The company’s transformation was unveiled on its social media platforms on Monday, November 27, 2023. Grey aims to leverage this fresh identity to reach a broader audience and solidify its international presence. The updated brand assets visually represent Grey’s commitment to innovation, excellence, and global connectivity.
The rebranding initiative follows closely on the heels of Grey celebrating a milestone achievement of surpassing 500,000 users. The company’s rapid growth and expanding user base have spurred this bold step towards rebranding, symbolizing success and underlining its dedication to remaining at the forefront of global fintech innovation. Furthermore, the previous logo was not usable in some foreign markets due to trademark conflicts with another company.
Idee Obong, The CEO and founder of Grey, shared insights into the rationale behind the rebranding, stating, “As we chart our course toward serving a global audience, we recognized the need for trademarks and related processes. We identified similarities with existing marks during this evaluation, prompting a deliberate rebrand. The new logo and website signify our forward trajectory, emphasizing global connectivity and our commitment to creating a more interconnected world. Our focus remains on being people-centric and cultivating a lasting community.”

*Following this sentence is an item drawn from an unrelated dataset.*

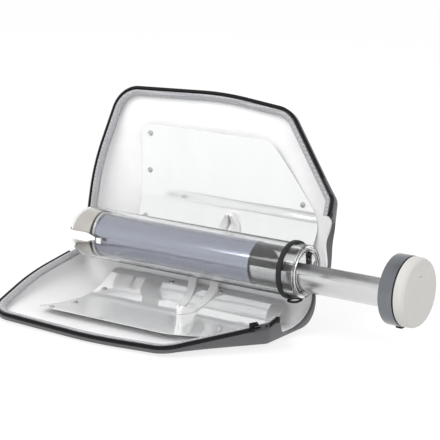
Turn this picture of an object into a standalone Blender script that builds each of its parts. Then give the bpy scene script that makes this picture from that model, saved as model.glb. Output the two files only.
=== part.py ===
"""Tube-type solar oven in a folding reflector case, open, with its cooking tray drawn out.

The two halves of the case are mirror images that fold about one spine line.
A point of a half is given as (u, v, w): u along the spine, v out from it in the plane of the rim,
and w out of that plane, so the dish of each half lies at negative w.
The tube's own frame has +X along its axis, towards the mouth, and X = 0 at the silicone ring.
"""

import math

import bmesh
import bpy
from mathutils import Matrix, Vector

# Vacuum tube: the inner tube, its coat and the film all follow the outer glass
TUBE_RADIUS = 0.029
TUBE_SPINE_SPACE = 0.011
TUBE_FROM_SPINE = TUBE_RADIUS + TUBE_SPINE_SPACE
TUBE_LIFT = math.radians(49)
OUTER_GLASS = 0.0018
VACUUM_SPACE = 0.0037
ABSORBER_RADIUS = TUBE_RADIUS - OUTER_GLASS - VACUUM_SPACE
INNER_GLASS = 0.0015
FLARE_RISE = 0.0009
LIP_BEND_SHARE = 0.6
MOUTH_X = 0.017
MOUTH_CHAMFER = 0.001
DOME_X = -0.274
DOME_DEPTH = 0.021
DOME_SPACE = 0.0172
INNER_DOME_DEPTH = 0.018
INNER_DOME_X = DOME_X - DOME_DEPTH + OUTER_GLASS + DOME_SPACE + INNER_DOME_DEPTH
COATING = 0.0003
COATING_FROM_MOUTH = 0.060
FILM_LENGTH = 0.018
GLASS_STEPS = 36
DOME_STEPS = 6
MOUTH_RING_WIDTH = 0.006
MOUTH_RING_RISE = 0.0024
MOUTH_RING_CORNER = 0.0008
SPRING_WIDTH = 0.003
SPRING_SETBACK = 0.004
SPRING_LOBES = 3
SPRING_LIFT = 0.0008
SPRING_STEPS = 36

# Case: the plan outline of the rim, as corners (u, v, corner radius), clockwise from the spine
CASE_OUTLINE = [
    (-0.3120, 0.000, 0.014),
    (-0.3165, 0.092, 0.240),
    (-0.2960, 0.188, 0.034),
    (-0.1500, 0.195, 0.420),
    (-0.0600, 0.186, 0.036),
    (0.0110, 0.097, 0.011),
    (0.0100, 0.000, 0.003),
]
SIDE_REACH = [0.044, 0.044, 0.036, 0.036, 0.027, 0.020, 0.018]
CORNER_STEPS = [4, 4, 8, 6, 8, 4, 2]
DISH_RINGS = 6
FLOOR_CORNER = 0.012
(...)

Grey’s brand evolution is occurring at a crucial juncture for the fintech industry, which is positioned for significant opportunities despite recent economic uncertainties. The fintech sector has faced challenges in the past year; notwithstanding, Grey has rapidly scaled, adeptly responding to the heightened demand for its services.
The company has also established key partnerships across both B2B and B2C sectors across Africa over the past months, solidifying its reputation as a trusted and reliable cross-border payments company.
Femi Aghedo, Co-founder of Grey, emphasized the strategic timing of the brand evolution, stating, “The timing simply felt right to evolve our brand. Our growth and evolution as a business needed to be reflected tangibly. We are dedicated to ongoing innovation, adapting our services to meet the dynamic needs of our customers. Our core mission is to provide seamless and secure cross-border payment solutions, empowering businesses and individuals in the global economy. We eagerly anticipate the future of fintech and the opportunities it presents for us to impact the industry positively.”
Furthermore, customers can expect a more innovative and interconnected user experience when engaging on their platforms. As Grey ventures into this exciting new chapter, the team remains committed to providing cutting-edge and secure cross-border payment solutions, fostering global connectivity, and contributing to the evolving landscape of the fintech industry.